Web Scraping Using Python

Web scraping refers to the process of extracting data from websites. Python provides powerful libraries, such as BeautifulSoup and requests, which make web scraping easy and efficient.

What is Web Scraping?

Web scraping is the act of collecting data from websites by making HTTP requests and parsing the HTML content of the pages. This can be useful for collecting product details, news articles, research data, etc. Python is a great choice for web scraping due to its simplicity and robust libraries.

Common Libraries for Web Scraping

requests: A library for making HTTP requests to retrieve web pages.
BeautifulSoup: A library for parsing HTML and extracting data from it.
lxml: A library that can be used with BeautifulSoup for faster parsing.
Scrapy: A more advanced web scraping framework for larger projects.

How Does Web Scraping Work?

The general process for web scraping is: 1. Send an HTTP request to the target website. 2. Retrieve the HTML content of the web page. 3. Parse the HTML content to extract the desired data. 4. Store or process the extracted data as needed.

Example: Basic Web Scraping with BeautifulSoup


import requests
from bs4 import BeautifulSoup

# URL of the website to scrape
url = "https://example.com"

# Send an HTTP request to the website
response = requests.get(url)

# Parse the HTML content using BeautifulSoup
soup = BeautifulSoup(response.content, "html.parser")

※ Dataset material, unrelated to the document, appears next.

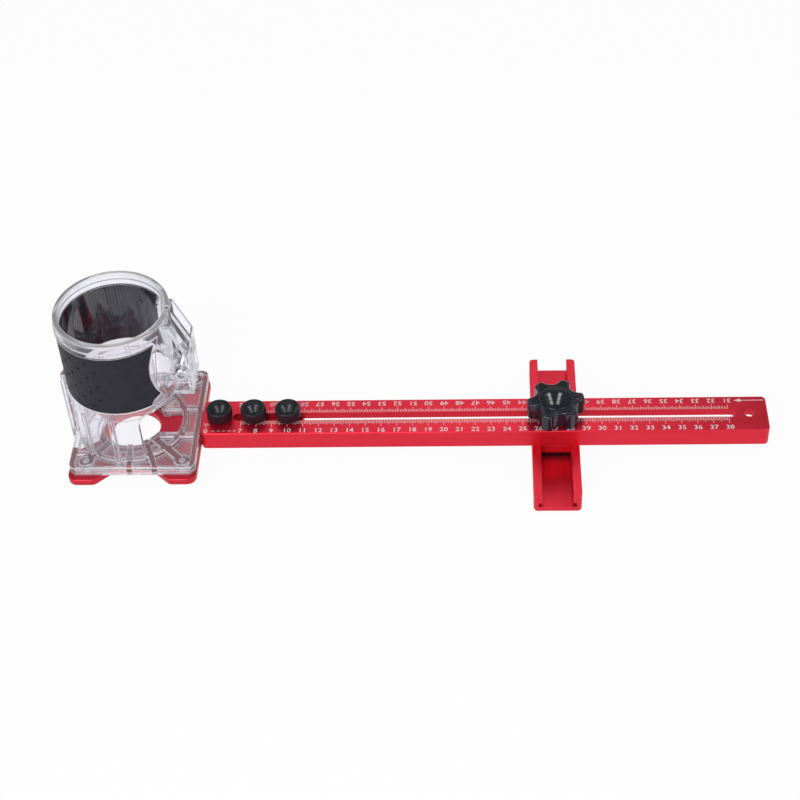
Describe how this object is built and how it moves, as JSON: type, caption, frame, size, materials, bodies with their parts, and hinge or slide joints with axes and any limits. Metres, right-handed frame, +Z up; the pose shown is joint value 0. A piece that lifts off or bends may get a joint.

# Extract all the links from the page
links = soup.find_all("a")

# Print all the links
for link in links:
    print(link.get("href"))

Output

https://example.com/page1 https://example.com/page2 https://example.com/page3

Explanation of the Code:

- First, we import the necessary libraries: requests for sending HTTP requests and BeautifulSoup for parsing the HTML content.
- We define the URL of the website to scrape and use requests.get() to retrieve the page content.
- The content is passed to BeautifulSoup, which parses the HTML and returns a BeautifulSoup object.
- We use find_all("a") to extract all the <a> tags, which represent links on the page.
- Finally, we print the "href" attribute of each link, which is the URL the link points to.

Web scraping in Python is a powerful tool for extracting information from websites. By using the requests library to fetch web pages and BeautifulSoup to parse HTML, we can easily collect and process data. However, always make sure to respect a website's terms of service and robots.txt file to avoid scraping violations.